There is the sense about this album that the band knew it was the end and it
was a chance to throw it all in together while it was still there. Much like
Spacemen 3’s Recurring, there are Jim tracks and William tracks, with the two
never really being around the studio at the same time to interact too much, but
there are still some cracking material on there, especially “Perfume”, the
singles and “Commercial”.
The band’s use of Jesus imagery is also critical and was a gamble that could have backfired, but didn’t. It doesn’t take too much to recall John Lennon’s “bigger than Jesus” comments to know how many problems misplaced intentions can cause you in the more conservative regions of the US. But this is exactly the same sort of messianic concept the Jesus and Mary Chain always understood: they were redeemers and saviours of their generation and when they played to a full stadium they perhaps had more followers than Jesus too. Just by incorporating melancholy and sadness into the music they were providing redemption, validation and a brotherhood for like-minded souls to share. This isn’t the redemption music of Spiritualized which aims at a more transformative effect, this was salvation by belonging. This was a brutal and realist hand on the shoulder to say “Don’t worry you’re not the only one. Everything’s alright when you’re down”. But the Reid’s also took the imagery a bit further by tapping into the corrupt American evangelist’s manipulation of TV and image to make money, a ready-made metaphor of the greed and soulessness of the 80s and 90s. A mere mention of Jesus could be twisted to make reference to the band, such that they too were conduits of the prophet’s voice like the evangelists. No god, only religion, so to speak. For example, “Lowlife” off the Rollercoaster EP features a William Burroughs sample at the start that states “I bear no sick words, junk words, love words or forgive words from Jesus” as if he was providing a direct critical appraisal of the groups message.

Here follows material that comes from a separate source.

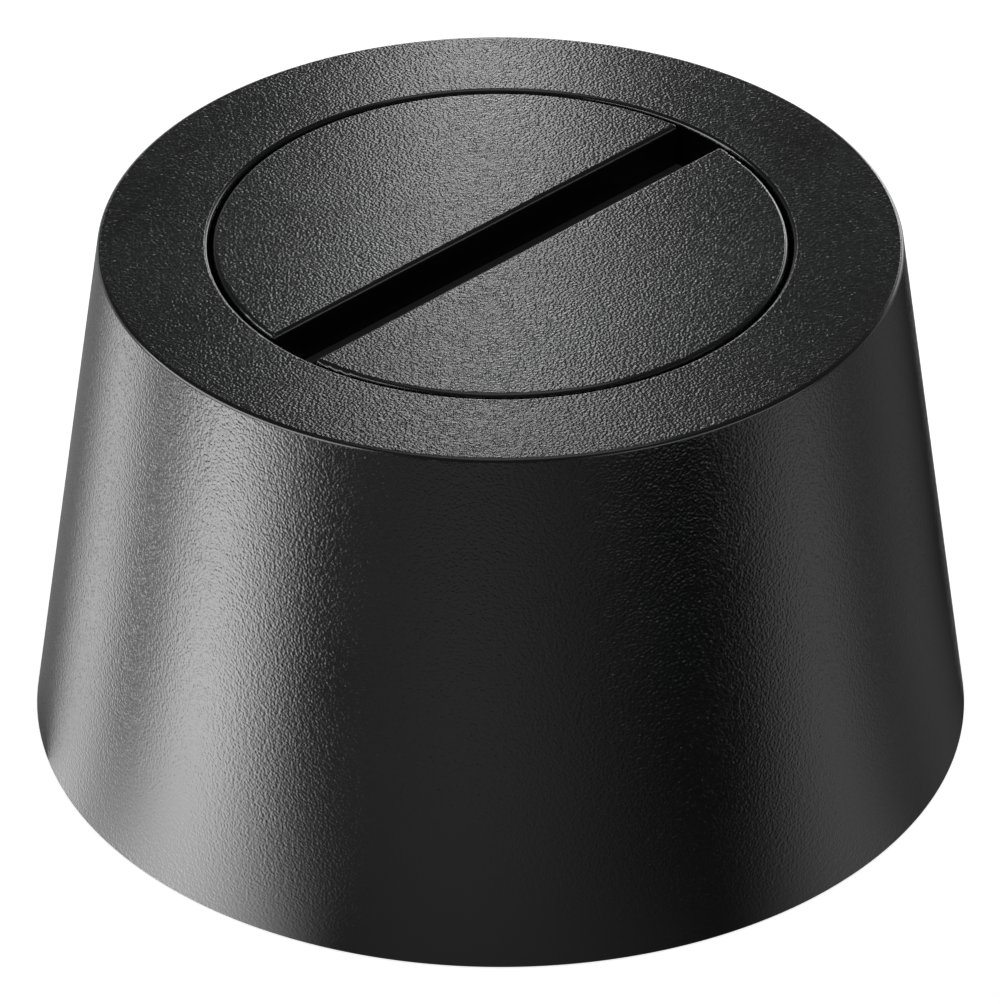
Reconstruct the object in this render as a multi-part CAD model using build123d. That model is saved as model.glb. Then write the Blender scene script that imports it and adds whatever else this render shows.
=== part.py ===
from build123d import *
import os
from math import cos, radians, sin

# A conical desk grommet. Cables come up through the foot and leave by a slot between two
# half-moon caps, which stand on a turret that turns in the housing's collar.
# Millimetres. +Z is up, the origin is the middle of the footprint, and the slot runs along X.

# ---- Driving dimensions ----------------------------------------------------------------

# Outer form
base_diameter = 100.0
top_diameter = 84.0
overall_height = 57.4
edge_radius = 0.5
base_edge_radius = 0.2

# Lid: two half-moon caps in the collar's bore, with the cable slot between them
cap_diameter = 60.0
cap_gap = 0.5
slot_width = 6.1
slot_depth = 4.8
cap_corner_radius = 0.3
cap_skin = 2.2
cap_rim = 1.8
slot_rib = 3.2
stiffener = 1.2
stiffener_spacing = 10.0

# Soft lips that narrow the slot's floor
lip_overhang = 1.0
lip_thickness = 1.0
tongue_width = 1.0
tongue_height = 1.2

# Housing shell
cone_wall = 3.0
ring_thickness = 3.0
collar_wall = 2.0
shelf_thickness = 2.0
rib_thickness = 1.6
shell_boss_diameter = 8.0
shell_boss_height = 18.0

# Turret and the ring that holds it down
flange_width = 6.5
flange_thickness = 4.0
skirt_wall = 2.0
turret_step = 0.5
glide_thickness = 1.0
clip_thickness = 1.2
clip_height_on_skirt = 2.2
clip_groove_depth = 0.8
clip_opening = 50.0
skirt_tail = 1.0
o_ring_section = 1.5
o_ring_height = 1.5

# Cap magnets, their keepers and the locating pegs
magnet_diameter = 4.0
magnet_height = 2.0
keeper_height = 1.0
magnet_boss_wall = 1.4
magnet_angle = 30.0
peg_diameter = 3.0
peg_length = 2.4
peg_angle = 60.0

# Cable sleeve
sleeve_wall = 1.2
sleeve_flange_width = 3.0
sleeve_flange_thickness = 2.0
sleeve_boss_diameter = 6.4
sleeve_boss_height = 8.0
sleeve_web_thickness = 2.0
sleeve_screw_land = 1.2

# Base plate and foot
plate_thickness = 4.0
plate_recess = 0.3
plate_step = 0.2
foot_proud = 0.1
foot_seat_depth = 0.6
foot_width = 3.6
foot_edge_margin = 1.4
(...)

Jesus is the Jesus and Mary Chain. “Her way of praying” from the brilliantly seedy coke-fuelled album Automatic plays the same game, as Jim moans and intones
“It's her way of saying a prayer for me
It's her way of talking to Jesus Christ
Her way of talking to Jesus”
That the context, without the video to help, implies images of a woman perhaps down on her knees “saying a prayer” to Jim “Jesus” Reid leaves nothing to the imagination. “Jesus knows Sex” as the video implies. There are plenty more examples. "God help me" from Stoned and Dethroned, with The Pogues' Shane McGowan on vocals could almost be a Spiritualized track, at least lyrically, with its direct call to the Lord for help. "Wish I could" from the same album also uses a witty and cynical lyric to suggest a messiah quality:
"Well Jesus walked
On the water, on the water
We walk on dampness too"
Its still not clear if the Jesus and Mary Chain can still save us. But for time being, the message is clear: black is back. Welcome home Jim and William. There’s still a wide world for you to tame.